The substrate material for the prototype antenna (see Figure 4) is the same as that of the AMC, and it is fed by a coaxial cable. The AMC is placed around the antenna patch in a checkerboard configuration, and the symmetric DGS is etched on the ground plane. DGS dimensions are optimized to achieve the maximum cross-polarization suppression in the H-plane without affecting the co-polarized gain and impedance bandwidth, defined as |S₁₁| < -10 dB. As mentioned, the DGS structure reduces the AMC center frequency near the patch.

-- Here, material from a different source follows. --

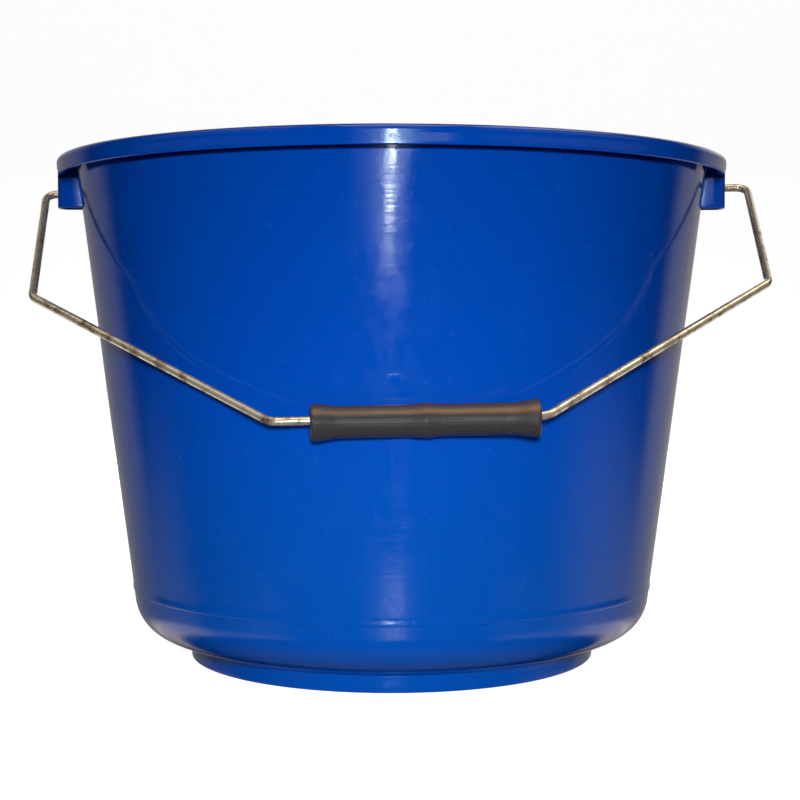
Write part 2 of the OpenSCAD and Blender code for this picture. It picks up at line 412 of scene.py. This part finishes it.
def bail_corners():
    """Corners of the wire's centre line and the bend radius at each."""
    return [
        ((-HOOK_HALF, -HOOK_LONG), 0),
        ((-HOOK_HALF, 0), HOOK_BEND),
        ((-LEG_HALF + SHIFT, 0), LEG_BEND),
        (askew(-SHOULDER[0], SHOULDER[1]), SHOULDER_BEND),
        (askew(-STRAIGHT[0], STRAIGHT[1]), STRAIGHT_BEND),
        (askew(STRAIGHT[0], STRAIGHT[1]), STRAIGHT_BEND),
        (askew(SHOULDER[0], SHOULDER[1]), SHOULDER_BEND),
        ((LEG_HALF + SHIFT, 0), LEG_BEND),
        ((HOOK_HALF, 0), HOOK_BEND),
        ((HOOK_HALF, -HOOK_LONG), 0),
    ]


def bail_stations():
    """Points along the wire as (position, direction, bend share), all in the bail's plane."""
    corners = [(Vector(p), r) for p, r in bail_corners()]
    step = 2 * MM
    bend_steps = 12
    stations = []
    last = corners[0][0]
    for i in range(1, len(corners)):
        here, radius = corners[i]
        heading = (here - corners[i - 1][0]).normalized()
        leave = here
        if radius:
            onward = (corners[i + 1][0] - here).normalized()
            turn = heading.angle_signed(onward)
            trim = radius * math.tan(abs(turn) / 2)
            leave = here - heading * trim
        count = max(2, round((leave - last).length / step))
        for k in range(count):
            stations.append((last.lerp(leave, k / count), heading, 0.0))
        last = leave
        if radius:
            side = -1 if turn > 0 else 1
            normal = Vector((-heading.y, heading.x)) * side
            centre = leave + normal * radius
            for k in range(bend_steps):
                a = abs(turn) * k / bend_steps * side
                spoke = Matrix.Rotation(a, 2) @ (-normal)
                share = math.sin(math.pi * k / bend_steps)
                stations.append((centre + spoke * radius, Matrix.Rotation(a, 2) @ heading, share))
            last = here + onward * trim
    stations.append((last, heading, 0.0))
    return stations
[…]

Figure 4 Prototype antenna dimensions (mm): S = 60, L = 8.6, cx = 1.7, W1 = 4, W2 = 9.2, W3 = 2 and t = 16.5.

Figure 5 Simulated |S₁₁| (a) and realized gain (b) vs. frequency.

Simulated |S₁₁| is plotted in Figure 5a. Antenna 1 is the antenna loaded with conventional AMCs, antenna 2 represents this work and an unmodified patch antenna is a reference. The resonant frequencies and impedance bandwidths of the three antennas are only slightly different. The simulated gain of antenna 2 is significantly higher than that of antenna 1 from 9 to 11 GHz, the maximum gain enhancement compared to the reference antenna is 3.7 dB at 10 GHz (see Figure 5b). The simulated antenna 1 patterns almost coincide with the reference antenna patterns, while the main beam of antenna 2 is narrower, indicating higher directivity (see Figure 6).